The exposure triangle may sound like complicated geometry but it simply involves getting three variables down: ISO, shutter speed and aperture. Once these are in balance, you can capture the perfect photos.

Read on to find out more about how the exposure triangle works.

Aperture

Aperture refers to how open or closed the lens iris is. If there is a wider aperture (lower f-stop number) there will be more of an opening to let more light into the lens. If the aperture is narrow (high f-stop number) it will let less light in to reach the sensor.

You may think that there will never be a time when you want to let less light into the lens. However, narrow apertures are ideal when you want a greater depth of field. They will get more of the scene in focus which is why they are often used for landscape shots.

Wider apertures create a narrow depth of field which is perfect if you want to hone in on a subject.

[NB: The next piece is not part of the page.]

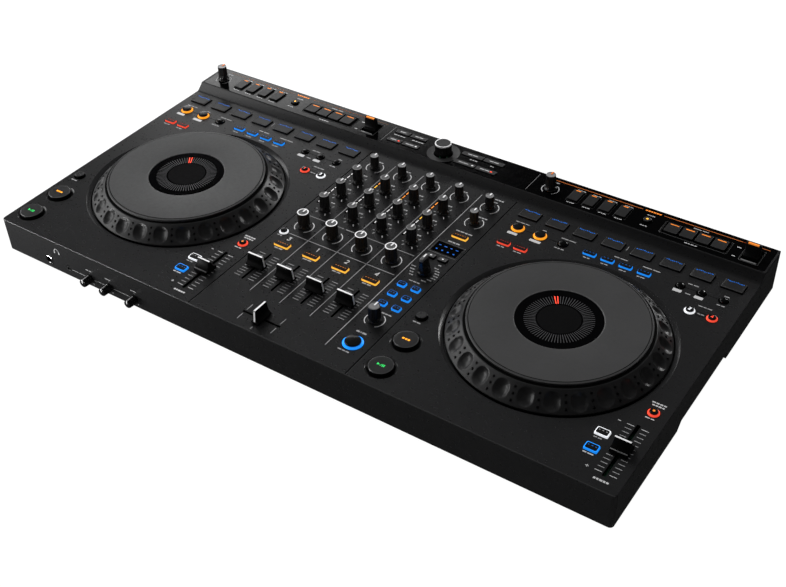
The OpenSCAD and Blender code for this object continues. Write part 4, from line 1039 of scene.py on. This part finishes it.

Most lenses are sharpest around f/5.6 of f/8. However, some photographers may trade that sharpness for the super isolating effects a wider aperture can provide.

Shutter Speed

Shutter speed dictates how long the shutter stays open, i.e. how long the sensor is exposed to light. Fast shutter speeds give the sensor less time exposed to light providing a lower exposure. Slow shutter speeds give the sensor more time exposed to light and provide higher exposure.

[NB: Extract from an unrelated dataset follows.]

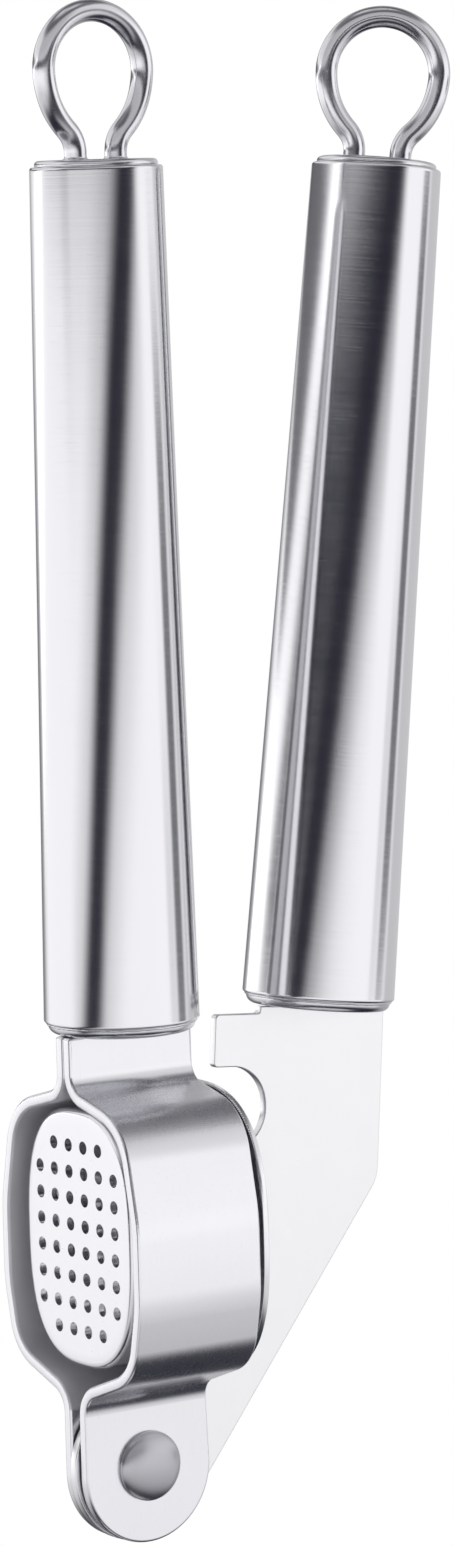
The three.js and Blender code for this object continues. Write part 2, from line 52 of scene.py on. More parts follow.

High shutter speeds are good for capturing motion. Regardless of whether the camera shakes or the subject moves, it will help retain sharpness. Lower shutter speeds will record elements of the frame for a longer amount of time including any movement that will cause blurriness.

Most photographers say getting the right shutter speed is the most important aspect when it comes to getting a sharp image.

ISO

Increasing the ISO allows you to work with less light. However, it will also result in increased noise and less detail.

So, you may wonder, why shoot with a high ISO? Well, if you are working in low light and using the widest possible aperture and lowest possible shutter speed, increasing the ISO will be your only choice. It may produce a grainy image, but your only other option will be to go for a slower shutter speed that will result in unfixable blur.

The graininess may be reduced in editing.

What’s the Perfect EV?

There is no mathematical rule for the perfect EV, or balance between ISO, shutter speed and aperture. You need to find what works for you in your given situation.

However, if you adjust one of these, you will have to make adjustments to them all.

So, if you decide to decrease your shutter speed by two stops, you will need to increase your aperture by two stops. If you increase your ISO by four stops, you will need to find an equivalent decrease in your aperture and shutter speed.

This all may sound confusing, but over time, your eye will guide you to make adjustments that work. What EV tips do you use to find the perfect exposure?